Abstract

From September to October 1996 the Galileo spacecraft crossed through the distant predawn tail region of the Jovian magnetosphere. The Energetic Particles Detector (EPD) onboard Galileo recorded a series of energetic particle flow bursts in the region beyond 80 RJ to the apojove at 113 RJ. The events are similar in nature to an event observed with the hot plasma instrument (LECP) onboard Voyager 2. The individual events last for several hours and cover the whole energy range from 15 keV to 55 MeV. The majority of them show considerable intensity increases which are most prominent for heavy ions. The events exhibit high radially outward directed anisotropies suggesting strongly collimated radial outflowing ion beams. The Voyager event was observed beyond the corotation boundary within a magnetospheric boundary layer termed the magnetospheric wind region and consequently it was assumed that the underlying process is connected with a boundary layer instability.

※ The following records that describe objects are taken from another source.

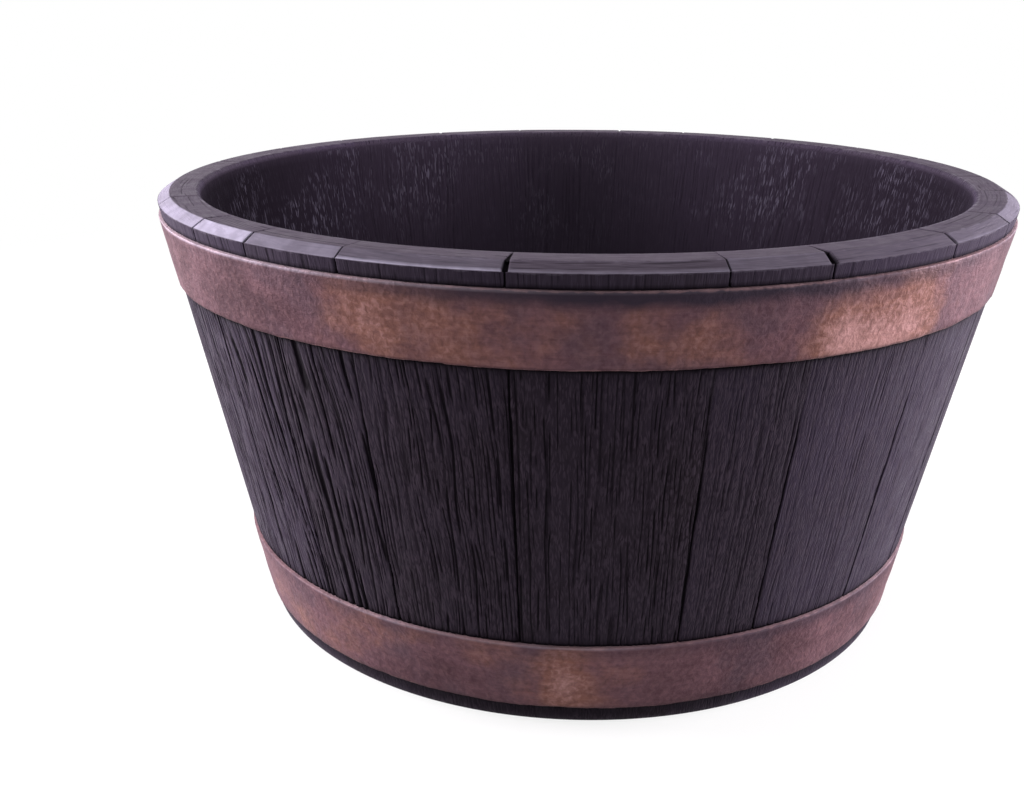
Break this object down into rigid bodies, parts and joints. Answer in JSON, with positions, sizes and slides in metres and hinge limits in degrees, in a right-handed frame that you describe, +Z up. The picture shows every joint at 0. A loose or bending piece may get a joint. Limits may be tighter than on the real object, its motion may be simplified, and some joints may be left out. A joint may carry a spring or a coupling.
{
  "type": "half-barrel planter",
  "caption": "Round tapered half-barrel planter with moulded wood-grain staves, broad bevelled rim, copper-look hoops, double wall and lift-out drain plugs.",
  "frame": {"origin": "centre of the foot on the ground", "axes": "+Z up out of the mouth, -Y the front, +X to the right seen from the front"},
  "size_m": [0.4896, 0.4896, 0.25],
  "materials": {
    "stave_plastic": "dark moulded plastic with a raised wood grain, dull, lighter on the ridges",
    "tub_plastic": "dark moulded plastic with a fine wood grain, grey-purple on the rim's worn top",
    "copper_look": "brushed copper-coloured paint with dark mottled patina, half metallic",
    "plug_rubber": "soft black rubber, dull"
  },
  "bodies": {
    "tub": {"outer_shell": "stave_plastic", "inner_tub": "tub_plastic", "upper_hoop": "copper_look", "lower_hoop": "copper_look"},
    "plug_1": {"drain_plug_1": "plug_rubber"},
    "plug_2": {"drain_plug_2": "plug_rubber"},
    "plug_3": {"drain_plug_3": "plug_rubber"},
    "plug_4": {"drain_plug_4": "plug_rubber"}
  },
  "joints": [
    {"name": "plug_1_lift", "type": "slide", "parent": "tub", "child": "plug_1", "axis": [0, 0, 1], "range_m": [0, 0.26]},
    {"name": "plug_2_lift", "type": "slide", "parent": "tub", "child": "plug_2", "axis": [0, 0, 1], "range_m": [0, 0.26]},
    {"name": "plug_3_lift", "type": "slide", "parent": "tub", "child": "plug_3", "axis": [0, 0, 1], "range_m": [0, 0.26]},
    {"name": "plug_4_lift", "type": "slide", "parent": "tub", "child": "plug_4", "axis": [0, 0, 1], "range_m": [0, 0.26]}
  ]
}
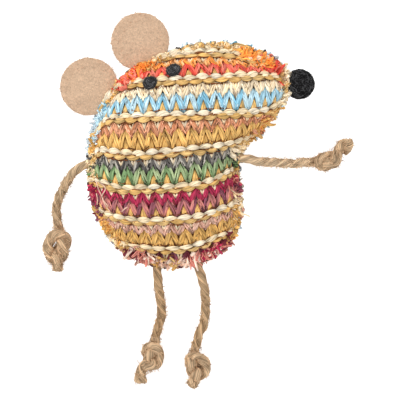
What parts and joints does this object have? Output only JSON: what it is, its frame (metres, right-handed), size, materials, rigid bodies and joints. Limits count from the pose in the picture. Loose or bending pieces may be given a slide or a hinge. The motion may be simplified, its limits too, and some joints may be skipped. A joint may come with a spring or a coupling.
{
  "type": "catnip mouse",
  "caption": "Stuffed mouse toy of striped knitted paper straw with round felt ears, felt eyes, a pompom nose and knotted jute rope arms and legs.",
  "frame": {"origin": "middle of the flat patch on the back panel that the toy lies on", "axes": "+X to the right as the face is seen, towards the snout's side; +Y towards the head; +Z out of the face"},
  "size_m": [0.1453, 0.1767, 0.0335],
  "materials": {
    "straw_knit": "knitted flat paper straw in stripes of many colours, matt with a slight fibre sheen",
    "felt_beige": "pressed beige felt, matt, with a short fuzz",
    "felt_black": "pressed black felt, matt",
    "pompom_black": "black felted ball with short loose fibres",
    "jute_rope": "loosely laid jute rope, dry and fibrous",
    "wadding": "white fibre wadding",
    "catnip": "dried catnip in a thin cloth sachet"
  },
  "bodies": {
    "body": {"front_panel": "straw_knit", "back_panel": "straw_knit", "front_wadding": "wadding", "back_wadding": "wadding", "catnip_sachet": "catnip", "left_ear_tab": "felt_beige", "right_ear_tab": "felt_beige", "left_eye": "felt_black", "right_eye": "felt_black", "nose_ball": "pompom_black", "left_arm_anchor": "jute_rope", "right_arm_anchor": "jute_rope", "left_leg_anchor": "jute_rope", "right_leg_anchor": "jute_rope"},
    "left_arm": {"left_arm_cord": "jute_rope", "left_arm_knot": "jute_rope"},
    "right_arm": {"right_arm_cord": "jute_rope", "right_arm_knot": "jute_rope"},
    "left_leg": {"left_leg_cord": "jute_rope", "left_leg_knot": "jute_rope"},
    "right_leg": {"right_leg_cord": "jute_rope", "right_leg_knot": "jute_rope"},
    "left_ear": {"left_ear": "felt_beige"},
    "right_ear": {"right_ear": "felt_beige"}
  },
  "joints": [
    {"name": "left_arm_swing", "type": "hinge", "parent": "body", "child": "left_arm", "pos_m": [-0.03799, -0.00677, 0.0155], "axis": [0, 0, 1], "range_deg": [-60, 30]},
    {"name": "right_arm_swing", "type": "hinge", "parent": "body", "child": "right_arm", "pos_m": [0.03404, -0.00352, 0.0155], "axis": [0, 0, 1], "range_deg": [-60, 30]},
    {"name": "left_leg_swing", "type": "hinge", "parent": "body", "child": "left_leg", "pos_m": [-0.00499, -0.05591, 0.0155], "axis": [0, 0, 1], "range_deg": [-55, 4]},
    {"name": "right_leg_swing", "type": "hinge", "parent": "body", "child": "right_leg", "pos_m": [0.0142, -0.05453, 0.0155], "axis": [0, 0, 1], "range_deg": [-4, 55]},
    {"name": "left_ear_fold", "type": "hinge", "parent": "body", "child": "left_ear", "pos_m": [-0.02928, 0.02414, 0.0155], "axis": [0.5878, 0.809, 0], "range_deg": [-35, 75], "stiffness_Nm_per_rad": 0.0025},
    {"name": "right_ear_fold", "type": "hinge", "parent": "body", "child": "right_ear", "pos_m": [-0.00869, 0.04234, 0.0155], "axis": [0.891, 0.454, 0], "range_deg": [-35, 75], "stiffness_Nm_per_rad": 0.0025}
  ]
}
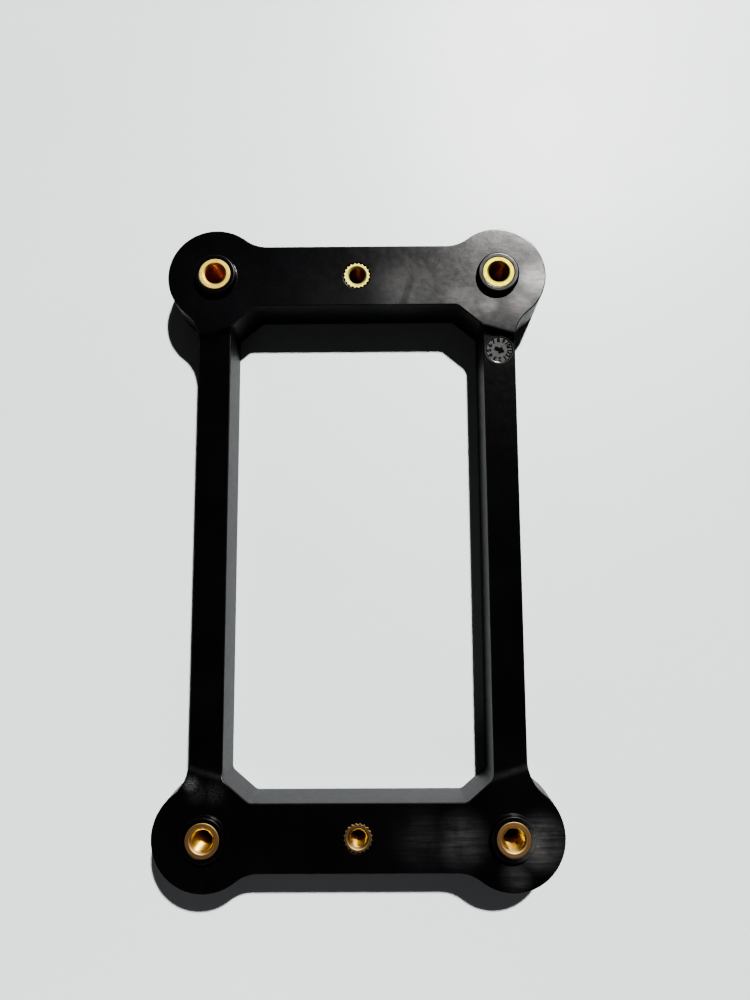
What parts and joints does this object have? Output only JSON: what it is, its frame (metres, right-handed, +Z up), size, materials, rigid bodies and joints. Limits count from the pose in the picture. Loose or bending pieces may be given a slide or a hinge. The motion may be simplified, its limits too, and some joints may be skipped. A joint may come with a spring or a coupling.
{
  "type": "rectangular mounting frame",
  "caption": "Moulded black plastic open rectangular frame with a round boss and raised collar at each corner, fitted with brass threaded inserts.",
  "frame": {"origin": "on the underside, at the centre of the frame's footprint", "axes": "+X across the frame, +Y along it towards the end bar nearer the date dial, +Z up out of the collar side"},
  "size_m": [0.0852, 0.1422, 0.012],
  "materials": {
    "frame_plastic": "black, satin on the bars and bosses, glossier on the side rails",
    "insert_brass": "turned, bright faces and darker bores"
  },
  "bodies": {
    "root": {"frame_moulding": "frame_plastic", "corner_insert_back_left": "insert_brass", "corner_insert_back_right": "insert_brass", "corner_insert_front_left": "insert_brass", "corner_insert_front_right": "insert_brass", "middle_insert_back": "insert_brass", "middle_insert_front": "insert_brass"}
  },
  "joints": []
}
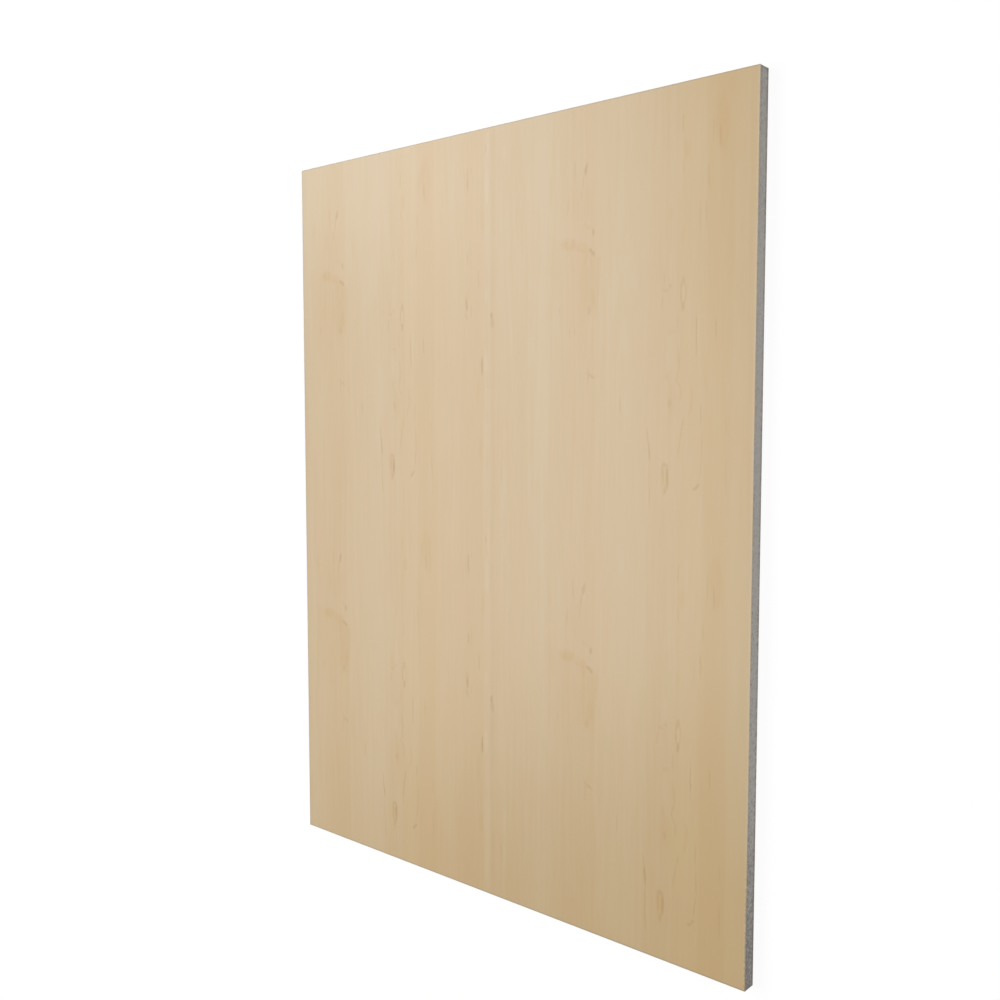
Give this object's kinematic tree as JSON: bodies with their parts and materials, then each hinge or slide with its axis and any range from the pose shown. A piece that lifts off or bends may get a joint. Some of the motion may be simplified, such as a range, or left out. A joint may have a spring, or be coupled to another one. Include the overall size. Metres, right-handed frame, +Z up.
{
  "type": "plywood sheet",
  "caption": "Flat rectangular plywood sheet with a pale maple face and plain grey edges, sawn square, its arrises lightly eased.",
  "frame": {"origin": "centre of the underside, the back of the sheet, which it lies on", "axes": "+Z up through the thickness, out of the maple face; +Y along the length and the grain; +X across the width"},
  "size_m": [0.9144, 1.2192, 0.0222],
  "materials": {
    "maple_plywood": "satin"
  },
  "bodies": {
    "root": {"plywood_sheet": "maple_plywood"}
  },
  "joints": []
}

However, the Galileo observations show the bursts being embedded in a general corotation flow. It is thus suggested that the flow bursts are driven by an internal plasma sheet process possibly associated with a major re‐configuration of the Jovian magnetotail. A series of five very prominent flow bursts observed near apojove of the orbit occurred quasi‐periodically with a repetition period of about 2.6±0.2 days which is presumably related to an internal time constant of the Jovian magnetotail.